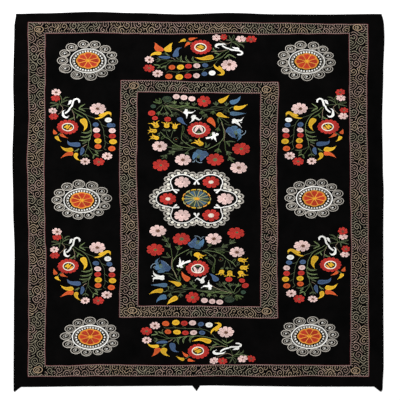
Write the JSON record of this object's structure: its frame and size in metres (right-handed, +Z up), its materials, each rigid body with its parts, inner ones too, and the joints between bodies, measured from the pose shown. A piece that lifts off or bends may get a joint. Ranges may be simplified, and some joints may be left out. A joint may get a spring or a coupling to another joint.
{
  "type": "suzani embroidered textile",
  "caption": "Black cotton cover worked in chain stitch: scroll bands round a field of rosettes, flower sprays, bouquets and a medallion, lying flat and face up.",
  "frame": {"origin": "on the surface, under the middle of the cloth's bounding box", "axes": "+Z is up, the embroidered face's outward normal; +Y points to the cloth's top edge as it is looked at; +X to its right"},
  "size_m": [1.4594, 1.4914, 0.003],
  "materials": {
    "black_cotton": "plain woven black cotton sateen, matt, with a turned hem",
    "band_thread": "tan and pale pink chain-stitched cotton thread, slightly silky",
    "white_thread": "white and grey chain-stitched cotton thread, slightly silky",
    "red_thread": "red chain-stitched cotton thread, slightly silky",
    "pink_thread": "pale pink chain-stitched cotton thread, slightly silky",
    "warm_thread": "yellow and orange chain-stitched cotton thread, slightly silky",
    "blue_thread": "blue chain-stitched cotton thread, slightly silky",
    "green_thread": "green chain-stitched cotton thread, slightly silky"
  },
  "bodies": {
    "root": {"ground_cloth": "black_cotton"}
  },
  "joints": []
}
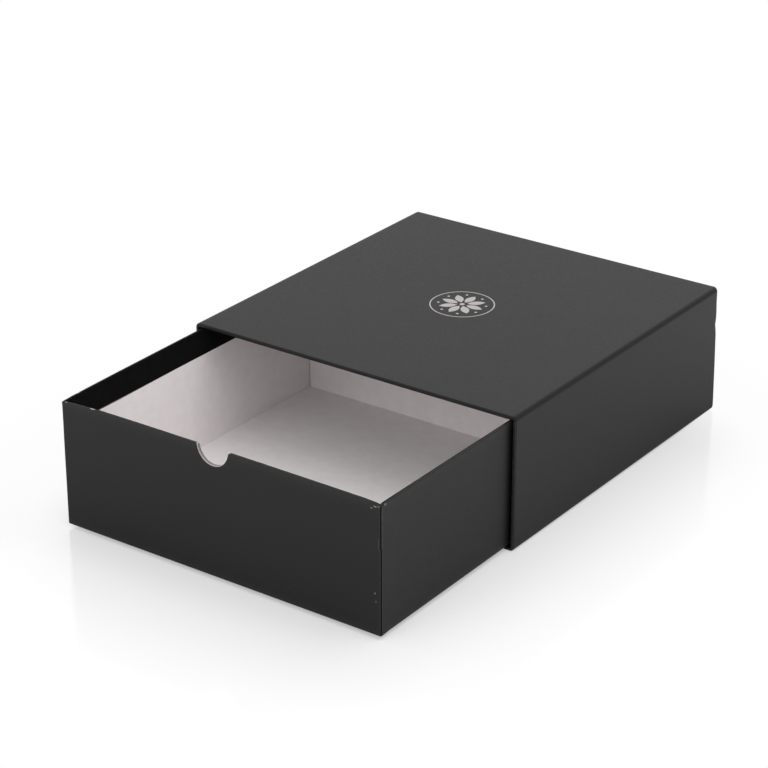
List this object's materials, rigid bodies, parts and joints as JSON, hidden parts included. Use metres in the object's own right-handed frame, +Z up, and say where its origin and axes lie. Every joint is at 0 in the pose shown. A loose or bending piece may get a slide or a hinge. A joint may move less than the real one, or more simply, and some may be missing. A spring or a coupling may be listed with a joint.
{
  "type": "sliding drawer gift box",
  "caption": "Rigid paperboard gift box: a sleeve open at the front, and a drawer with a half-round thumb notch that slides out of it.",
  "frame": {"origin": "centre of the sleeve's underside, on the table", "axes": "+Z up; the mouth and the drawer's front face -Y; +X is to the right as seen from the mouth"},
  "size_m": [0.2374, 0.3694, 0.0873],
  "materials": {
    "black_wrap_paper": "satin",
    "black_lining_paper": "matte",
    "white_lining_paper": "matte",
    "greyboard": "matte",
    "stay_tape": "matte",
    "silver_foil": "satin"
  },
  "bodies": {
    "sleeve": {"sleeve_top_board": "greyboard", "sleeve_bottom_board": "greyboard", "sleeve_left_board": "greyboard", "sleeve_right_board": "greyboard", "sleeve_back_board": "greyboard", "sleeve_top_left_tape": "stay_tape", "sleeve_top_right_tape": "stay_tape", "sleeve_bottom_left_tape": "stay_tape", "sleeve_bottom_right_tape": "stay_tape", "sleeve_wrap": "black_wrap_paper", "sleeve_base_paper": "black_wrap_paper", "sleeve_back_paper": "black_wrap_paper", "sleeve_lining": "black_lining_paper", "sleeve_back_lining": "black_lining_paper", "sleeve_foil_ornament": "silver_foil"},
    "drawer": {"drawer_bottom_board": "greyboard", "drawer_front_board": "greyboard", "drawer_back_board": "greyboard", "drawer_left_board": "greyboard", "drawer_right_board": "greyboard", "drawer_front_left_tape": "stay_tape", "drawer_front_right_tape": "stay_tape", "drawer_back_left_tape": "stay_tape", "drawer_back_right_tape": "stay_tape", "drawer_wrap": "black_wrap_paper", "drawer_floor_lining": "white_lining_paper", "drawer_front_lining": "white_lining_paper", "drawer_back_lining": "white_lining_paper", "drawer_left_lining": "white_lining_paper", "drawer_right_lining": "white_lining_paper"}
  },
  "joints": [
    {"name": "drawer_slide", "type": "slide", "parent": "sleeve", "child": "drawer", "axis": [0, -1, 0], "range_m": [-0.128, 0.12]}
  ]
}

____

[TASK TO COMPLETE]: Gather each line of the records holding the string "pose".

[TASK RESPONSE]:
Write the JSON record of this object's structure: its frame and size in metres (right-handed, +Z up), its materials, each rigid body with its parts, inner ones too, and the joints between bodies, measured from the pose shown. A piece that lifts off or bends may get a joint. Ranges may be simplified, and some joints may be left out. A joint may get a spring or a coupling to another joint.
List this object's materials, rigid bodies, parts and joints as JSON, hidden parts included. Use metres in the object's own right-handed frame, +Z up, and say where its origin and axes lie. Every joint is at 0 in the pose shown. A loose or bending piece may get a slide or a hinge. A joint may move less than the real one, or more simply, and some may be missing. A spring or a coupling may be listed with a joint.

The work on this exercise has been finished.